Nous avons des liens très étroits avec nos cousins gaéliques d'Écosse et d'Irlande et nous sommes membres de nombreux organismes et associations de promotion des langues gaéliques. Nous participons à de nombreuses rencontres sur ce sujet. Par ailleurs, nous participons au British Irish Council (note JYLT: Conseil qui rassemble tous les gouvernements des états et régions autonomes des îles britanniques,Irlande, Irlande du nord, Écosse, Pays de Galles, Grande-Bretagne, Iles de Man, Guernesey et Jersey, conseil mis en place après la signature des accords de paix en Irlande du Nord dits du «Vendredi Saint» en 1998 ), ce Conseil ayant une compétence spécifique consacrée aux langues traditionnelles des pays membres.
Dans le domaine musical, nous participons régulièrement aux festivals nationaux écossais, irlandais et gallois et bien entendu à l'incomparable Festival Interceltique de Lorient. La qualité de nos musiciens atteint désormais le niveau professionnel après des années d'investissements personnels et de soutien d'organismes comme celui que je préside, Culture Vannin.
Culture Vannin est le principal financeur de notre présence cette année au festival de Lorient et joue un rôle très actif dans les programmes de développement à destination des jeunes musiciens, chanteurs et danseurs.
JYLT : Quelle est la situation actuelle de la langue et de la culture manxoises ?
Phil Gawne : Il est vrai et triste à la fois de constater que notre langue manxoise n'est utilisée que par une petite minorité des habitants de Man. Ceci dit, il y a une demande croissante et un véritable enthousiasme parmi les plus jeunes générations pour tout ce qui touche à la langue et à la culture manxoises ; c'est d'ailleurs l'un des buts principaux de Culture Vannin. Depuis 2001, l'histoire, la culture et la langue manxoises font partie des programmes de nos écoles. Nous avons une école primaire gaélique, Bunscoill, dont j'ai d'ailleurs aidé à la création, et cette école a permis à l'UNESCO de créer une nouvelle catégorie «langue en voie de renouveau» dans son classement mondial des langues et d'y inclure le Manxois. Auparavant, notre langue était considérée par l'UNESCO comme «disparue» mais lorsque les enfants de Bunscoill ont écrit en manxois à l'UNESCO pour demander le changement de classification, les autorités concernées ont du créer une nouvelle catégorie, le Manxois devenant ainsi la première langue au monde sortant de la catégorie «disparue» et requalifiée «en renouveau» ......

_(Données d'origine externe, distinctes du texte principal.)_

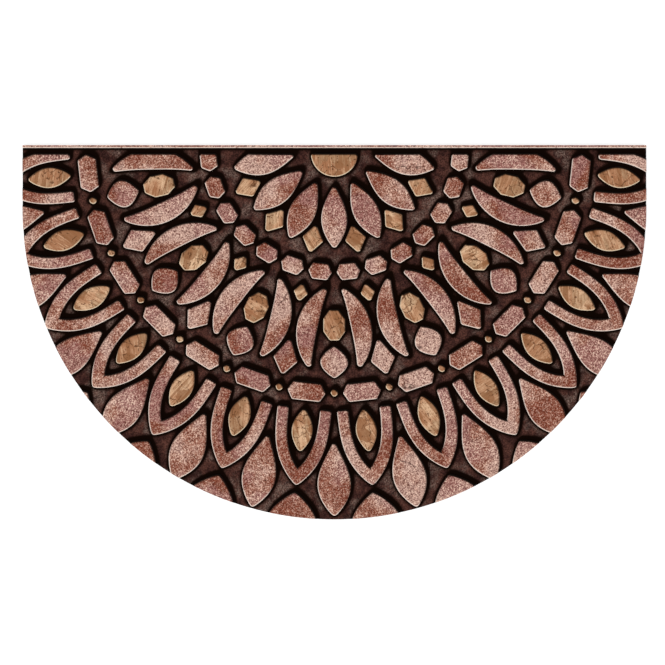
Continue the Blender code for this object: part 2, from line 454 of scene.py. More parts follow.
@dataclass
class Rosette:
    """The drawing of the relief: rings of motifs, a boss in their middle and a strip at the door edge."""

    size: MatSize
    rings: tuple[Ring, ...] = RINGS
    hub_steps: int = 40
    least_pad_area: float = 0.00006
    least_reach: float = 0.005
    overrun: float = 0.065
    grain_sway: float = 1.1
    seed: int = 11

    def ring_outlines(self, ring: Ring) -> list[list[Vector]]:
        """Place every motif of one ring in the mat's plane.

        Args:
            ring: The ring to place.

        Returns:
            One outline for each motif, from one end of the door edge to the other.
        """
        centre = Vector((0.0, self.size.door_edge_y))
        root = Matrix.Rotation(math.radians(ring.lean_deg), 2)
        single = [root @ point + Vector((ring.radius, ring.side)) for point in ring.motif.outline()]
        motifs = [single]
        if ring.paired:
            motifs.append(mirrored(single)[::-1])
        outlines = []
        for place in range(ring.count + 1):
            if place + ring.phase > ring.count:
                continue
            spoke = Matrix.Rotation(-math.pi * (place + ring.phase) / ring.count, 2)
            outlines.extend([centre + spoke @ point for point in motif] for motif in motifs)
        return outlines

    def hub_outline(self) -> list[Vector]:
        """Draw the half-round boss.

        Returns:
            Its outline, flat against the strip's groove.
        """
        angles = [math.pi * step / self.hub_steps for step in range(self.hub_steps + 1)]
        centre = Vector((0.0, self.size.rosette_top_y))
        return [centre - self.size.hub_radius * Vector((math.cos(a), math.sin(a))) for a in angles]

    def strip_outline(self) -> list[Vector]:
        """Draw the strip along the door edge.

        Returns:
            Its outline, which runs past the mat on its three outer sides.
        """
        reach = self.size.length / 2 + self.overrun
        low = self.size.door_edge_y - self.size.strip_width
        high = self.size.door_edge_y + self.overrun
        corner_places = ((-reach, low), (reach, low), (reach, high), (-reach, high))
        return [Vector(place) for place in corner_places]

    def cut_at_top(self, outline: list[Vector]) -> list[list[Vector]]:
        """Cut a motif along the line below the strip's groove.

        Args:
            outline: The whole motif.

        Returns:
            The outlines that are left and large enough to be a pad, counter-clockwise.
        """
        mesh = bmesh.new()
        mesh.faces.new([mesh.verts.new((point.x, point.y, 0.0)) for point in outline])
        cut_off(mesh, Vector((0.0, self.size.rosette_top_y)), Vector((0.0, 1.0)))
        kept = []
        for face in mesh.faces:
            face.normal_update()
            left = [vert.co.xy for vert in face.verts]
            if face.calc_area() > self.least_pad_area:
                kept.append(left if face.normal.z > 0 else left[::-1])
        mesh.free()
        return kept

    def reaches_the_mat(self, outline: list[Vector]) -> bool:
        """Say whether the rim's cut leaves more than a crumb of a pad.

        Args:
            outline: The pad's outline.

        Returns:
            Whether it reaches far enough inside the rim.
        """
        centre, radius = self.size.rim_centre, self.size.rim_radius - self.least_reach
        return any(
            (point - centre).length < radius or (point.y > centre.y and abs(point.x) < radius)
            for point in outline
        )

    def pads(self) -> list[Pad]:
        """Draw every pad.

        Returns:
            The strip and the boss, and then the rings' motifs from the centre outwards.
        """
        draw = random.Random(self.seed)
        drawn = [(self.strip_outline(), Finish.STONE), (self.hub_outline(), Finish.WOOD)]
        for ring in self.rings:
            for outline in self.ring_outlines(ring):
                kept = filter(self.reaches_the_mat, self.cut_at_top(outline))
                drawn.extend((part, ring.finish) for part in kept)
        return [
            Pad(outline, finish, draw.random(), draw.uniform(-self.grain_sway, self.grain_sway))
            for outline, finish in drawn
        ]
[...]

JYLT : Quel regard portez-vous sur les processus de dévolution en Ecosse et au Pays de Galles ?
Phil Gawne : En un sens, l'Ecosse et le Pays de Galles rattrapent leur retard sur l'Ile de Man mais la marge reste considérable en terme de libertés institutionnelles: l'Ile de Man est une nation pratiquement indépendante dans tous les domaines si ce n'est pour les affaires étrangères et la politique d'immigration. Cette évolution institutionnelle chez nos voisins est passionnante et nous concerne directement vu nos liens culturels, linguistiques et commerciaux. Nous travaillons en bonne entente avec les gouvernements écossais et gallois.
JYLT: Quel message souhaitez-vous porter à travers cette Année de l'Ile de Man (et de la Cornouailles) ?

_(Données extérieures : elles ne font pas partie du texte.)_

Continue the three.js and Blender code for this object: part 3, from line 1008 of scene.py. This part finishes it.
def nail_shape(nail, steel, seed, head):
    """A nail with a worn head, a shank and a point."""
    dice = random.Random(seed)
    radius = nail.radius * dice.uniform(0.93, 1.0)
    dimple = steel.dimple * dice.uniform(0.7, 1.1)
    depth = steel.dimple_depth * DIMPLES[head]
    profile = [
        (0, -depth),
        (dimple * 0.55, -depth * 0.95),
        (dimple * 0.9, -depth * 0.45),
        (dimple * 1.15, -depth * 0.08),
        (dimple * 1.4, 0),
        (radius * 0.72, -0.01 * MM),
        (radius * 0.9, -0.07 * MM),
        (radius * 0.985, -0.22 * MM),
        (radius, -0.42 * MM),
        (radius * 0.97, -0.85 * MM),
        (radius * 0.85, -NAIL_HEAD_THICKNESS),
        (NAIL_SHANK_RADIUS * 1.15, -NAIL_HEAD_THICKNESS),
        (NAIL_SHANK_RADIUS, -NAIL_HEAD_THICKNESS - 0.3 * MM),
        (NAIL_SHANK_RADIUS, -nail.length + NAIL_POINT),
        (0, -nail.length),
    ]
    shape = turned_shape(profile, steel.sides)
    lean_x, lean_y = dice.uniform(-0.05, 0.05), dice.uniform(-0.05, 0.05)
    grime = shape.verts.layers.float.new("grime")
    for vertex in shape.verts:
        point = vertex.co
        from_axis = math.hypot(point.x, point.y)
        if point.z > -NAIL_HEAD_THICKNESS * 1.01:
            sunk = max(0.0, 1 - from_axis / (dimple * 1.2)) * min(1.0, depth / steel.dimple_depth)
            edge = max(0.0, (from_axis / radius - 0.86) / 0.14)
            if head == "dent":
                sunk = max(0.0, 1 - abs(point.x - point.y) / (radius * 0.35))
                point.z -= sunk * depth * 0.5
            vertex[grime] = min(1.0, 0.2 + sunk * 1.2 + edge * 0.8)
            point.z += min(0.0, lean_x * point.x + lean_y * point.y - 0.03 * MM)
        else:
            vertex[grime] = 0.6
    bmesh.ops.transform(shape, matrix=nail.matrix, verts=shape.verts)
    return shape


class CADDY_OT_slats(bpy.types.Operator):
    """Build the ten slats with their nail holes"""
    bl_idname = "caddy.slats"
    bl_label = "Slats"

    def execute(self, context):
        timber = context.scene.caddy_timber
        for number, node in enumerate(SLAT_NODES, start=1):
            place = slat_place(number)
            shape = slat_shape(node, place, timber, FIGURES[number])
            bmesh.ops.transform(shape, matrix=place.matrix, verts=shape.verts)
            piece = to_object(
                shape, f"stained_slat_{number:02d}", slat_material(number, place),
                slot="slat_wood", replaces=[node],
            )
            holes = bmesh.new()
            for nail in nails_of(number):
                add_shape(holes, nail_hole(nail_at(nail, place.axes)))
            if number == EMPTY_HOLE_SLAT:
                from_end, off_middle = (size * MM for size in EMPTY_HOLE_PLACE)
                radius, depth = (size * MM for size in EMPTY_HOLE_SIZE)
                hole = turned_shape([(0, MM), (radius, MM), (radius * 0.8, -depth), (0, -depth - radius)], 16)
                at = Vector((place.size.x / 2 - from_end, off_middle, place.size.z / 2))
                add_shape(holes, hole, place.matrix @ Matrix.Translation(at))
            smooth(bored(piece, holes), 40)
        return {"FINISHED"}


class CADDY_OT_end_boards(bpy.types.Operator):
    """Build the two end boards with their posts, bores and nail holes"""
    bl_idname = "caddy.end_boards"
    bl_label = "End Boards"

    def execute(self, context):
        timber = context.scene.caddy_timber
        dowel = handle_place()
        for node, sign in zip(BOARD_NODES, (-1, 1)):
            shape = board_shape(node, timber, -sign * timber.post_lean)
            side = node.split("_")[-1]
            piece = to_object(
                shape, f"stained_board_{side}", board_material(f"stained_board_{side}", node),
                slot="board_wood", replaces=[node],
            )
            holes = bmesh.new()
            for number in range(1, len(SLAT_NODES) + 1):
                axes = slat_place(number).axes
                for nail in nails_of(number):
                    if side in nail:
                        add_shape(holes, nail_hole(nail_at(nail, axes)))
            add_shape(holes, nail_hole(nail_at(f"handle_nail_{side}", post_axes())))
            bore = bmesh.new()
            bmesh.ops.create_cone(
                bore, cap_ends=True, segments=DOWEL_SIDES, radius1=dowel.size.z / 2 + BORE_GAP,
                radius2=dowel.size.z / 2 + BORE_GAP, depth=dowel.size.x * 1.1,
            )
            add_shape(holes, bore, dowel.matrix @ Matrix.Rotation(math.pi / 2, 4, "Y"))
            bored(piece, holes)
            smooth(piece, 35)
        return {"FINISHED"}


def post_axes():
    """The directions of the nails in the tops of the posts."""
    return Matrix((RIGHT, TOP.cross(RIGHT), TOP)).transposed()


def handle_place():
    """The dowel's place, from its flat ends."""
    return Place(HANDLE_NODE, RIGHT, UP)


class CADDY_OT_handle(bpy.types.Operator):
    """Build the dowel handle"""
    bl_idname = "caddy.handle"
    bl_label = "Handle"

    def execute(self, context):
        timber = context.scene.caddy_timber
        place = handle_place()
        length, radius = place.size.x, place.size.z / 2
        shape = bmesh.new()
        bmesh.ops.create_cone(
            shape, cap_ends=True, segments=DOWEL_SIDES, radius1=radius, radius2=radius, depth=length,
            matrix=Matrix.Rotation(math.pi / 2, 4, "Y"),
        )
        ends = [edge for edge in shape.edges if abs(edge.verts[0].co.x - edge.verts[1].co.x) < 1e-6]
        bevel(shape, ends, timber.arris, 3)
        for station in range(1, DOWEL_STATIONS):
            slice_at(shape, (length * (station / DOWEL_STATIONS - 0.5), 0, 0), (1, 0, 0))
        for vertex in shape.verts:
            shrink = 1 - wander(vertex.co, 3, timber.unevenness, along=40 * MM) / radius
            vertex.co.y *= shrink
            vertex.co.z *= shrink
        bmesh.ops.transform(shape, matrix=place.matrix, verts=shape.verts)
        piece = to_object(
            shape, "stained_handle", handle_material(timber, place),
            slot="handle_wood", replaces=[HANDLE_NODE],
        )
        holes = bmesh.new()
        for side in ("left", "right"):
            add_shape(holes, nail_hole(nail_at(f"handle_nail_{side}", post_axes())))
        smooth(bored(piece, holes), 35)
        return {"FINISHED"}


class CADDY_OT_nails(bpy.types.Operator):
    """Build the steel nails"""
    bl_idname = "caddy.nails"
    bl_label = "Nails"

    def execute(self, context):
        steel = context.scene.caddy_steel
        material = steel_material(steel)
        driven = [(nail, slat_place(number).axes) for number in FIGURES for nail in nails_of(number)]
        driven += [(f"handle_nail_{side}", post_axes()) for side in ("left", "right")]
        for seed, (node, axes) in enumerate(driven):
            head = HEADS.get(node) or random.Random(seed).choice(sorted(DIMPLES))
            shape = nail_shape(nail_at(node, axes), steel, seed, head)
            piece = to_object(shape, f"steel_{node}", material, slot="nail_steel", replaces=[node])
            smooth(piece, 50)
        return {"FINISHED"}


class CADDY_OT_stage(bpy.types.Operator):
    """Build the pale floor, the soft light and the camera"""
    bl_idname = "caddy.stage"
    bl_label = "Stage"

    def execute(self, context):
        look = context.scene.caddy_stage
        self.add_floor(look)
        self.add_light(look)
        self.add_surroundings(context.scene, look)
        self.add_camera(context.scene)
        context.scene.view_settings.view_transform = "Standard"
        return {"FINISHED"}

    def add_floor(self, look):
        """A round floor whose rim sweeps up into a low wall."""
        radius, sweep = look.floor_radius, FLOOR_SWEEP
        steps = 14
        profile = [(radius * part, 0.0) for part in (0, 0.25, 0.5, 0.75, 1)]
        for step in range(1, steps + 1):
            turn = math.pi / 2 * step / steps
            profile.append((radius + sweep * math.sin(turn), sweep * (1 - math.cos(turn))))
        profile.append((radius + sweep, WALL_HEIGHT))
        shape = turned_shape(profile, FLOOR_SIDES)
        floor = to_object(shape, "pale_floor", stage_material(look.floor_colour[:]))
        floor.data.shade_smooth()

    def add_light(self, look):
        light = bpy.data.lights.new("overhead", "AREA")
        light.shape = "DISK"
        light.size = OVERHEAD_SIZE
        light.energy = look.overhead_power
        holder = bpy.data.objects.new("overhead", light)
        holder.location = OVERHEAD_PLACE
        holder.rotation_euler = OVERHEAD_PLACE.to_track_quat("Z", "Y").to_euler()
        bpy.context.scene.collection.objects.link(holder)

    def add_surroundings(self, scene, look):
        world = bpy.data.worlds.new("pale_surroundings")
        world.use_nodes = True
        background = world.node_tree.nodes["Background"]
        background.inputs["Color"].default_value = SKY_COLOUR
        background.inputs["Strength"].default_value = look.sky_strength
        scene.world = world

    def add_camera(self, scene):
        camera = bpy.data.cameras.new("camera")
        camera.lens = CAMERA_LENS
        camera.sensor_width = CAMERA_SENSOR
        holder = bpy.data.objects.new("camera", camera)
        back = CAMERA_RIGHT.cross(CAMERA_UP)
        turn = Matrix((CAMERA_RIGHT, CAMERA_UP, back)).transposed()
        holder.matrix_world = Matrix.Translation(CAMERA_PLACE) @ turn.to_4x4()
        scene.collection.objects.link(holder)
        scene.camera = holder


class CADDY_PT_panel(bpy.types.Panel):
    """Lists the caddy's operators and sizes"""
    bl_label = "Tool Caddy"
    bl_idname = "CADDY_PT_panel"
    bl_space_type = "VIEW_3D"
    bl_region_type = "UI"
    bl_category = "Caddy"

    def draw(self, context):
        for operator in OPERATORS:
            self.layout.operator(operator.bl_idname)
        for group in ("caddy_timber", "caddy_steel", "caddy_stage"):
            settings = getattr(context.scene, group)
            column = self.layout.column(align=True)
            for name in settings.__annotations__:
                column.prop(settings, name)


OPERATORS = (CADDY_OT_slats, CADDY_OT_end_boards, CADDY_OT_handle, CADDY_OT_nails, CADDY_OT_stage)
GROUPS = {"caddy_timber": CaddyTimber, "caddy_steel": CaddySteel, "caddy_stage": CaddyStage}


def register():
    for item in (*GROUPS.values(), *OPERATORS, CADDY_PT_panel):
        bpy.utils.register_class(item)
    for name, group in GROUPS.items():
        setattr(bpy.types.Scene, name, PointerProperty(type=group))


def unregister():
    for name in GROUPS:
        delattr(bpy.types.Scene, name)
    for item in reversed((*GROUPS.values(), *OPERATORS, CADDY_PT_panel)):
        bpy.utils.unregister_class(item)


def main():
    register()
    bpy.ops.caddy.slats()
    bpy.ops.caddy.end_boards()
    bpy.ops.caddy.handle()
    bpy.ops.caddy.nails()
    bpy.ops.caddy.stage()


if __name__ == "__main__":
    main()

Phil Gawne : L'Ile de Man est présente à Lorient depuis la première édition du Festival interceltique et nous en sommes très fiers. C'est vraiment un grand festival et nous sommes particulièrement honorés d'avoir été choisis avec nos cousins celtiques de Cornouailles comme invités d'honneur cette année. Nous espérons que tout le monde viendra visiter notre pavillon et apprécier notre musique, notre cuisine, notre culture et les paysages de notre magnifique île indépendante.
JYLT : Merci et très bon festival !
A voir le site de Culture Vannin: (voir le site)
A voir l'interview du président du Cornwall Council :
A voir mon blog Tanwezhen : (voir le site)
■Ceci dit, en ce qui concerne l'Île de Man, il faut bien dire que la Bretagne est bien loin et ne représente pas grand-chose pour l'île de la Mer d'Irlande, si ce n'est justement le Festival interceltique...
Pour la Cornouailles, on dirait que la Bretagne se limite au Finistère .
Deux explications possibles: d'une part, la Bretagne ne fait pas partie du «premier cercle» celui des pays des îles britanniques anglophones, d'autre part, la Bretagne n'existe quasiment pas en terme institutionnel et n'a quasi aucune présence en tant que telle dans les pays celtiques outre-Mer de Bretagne (Manche).
Concernant le Festival interceltique, il est facile de le charger de tous les maux mais sans lui, nos liens avec les autres pays celtiques seraient quasi inexistants ou réservés à une petite minorité militante.
Pour finir sur note positive, grâce à notre langue et à notre histoire, la Bretagne est considérée comme un pays celtique même si le fait d'être englobé dans un état dénommé France plombe sérieusement la reconnaissance de la Bretagne à l'international.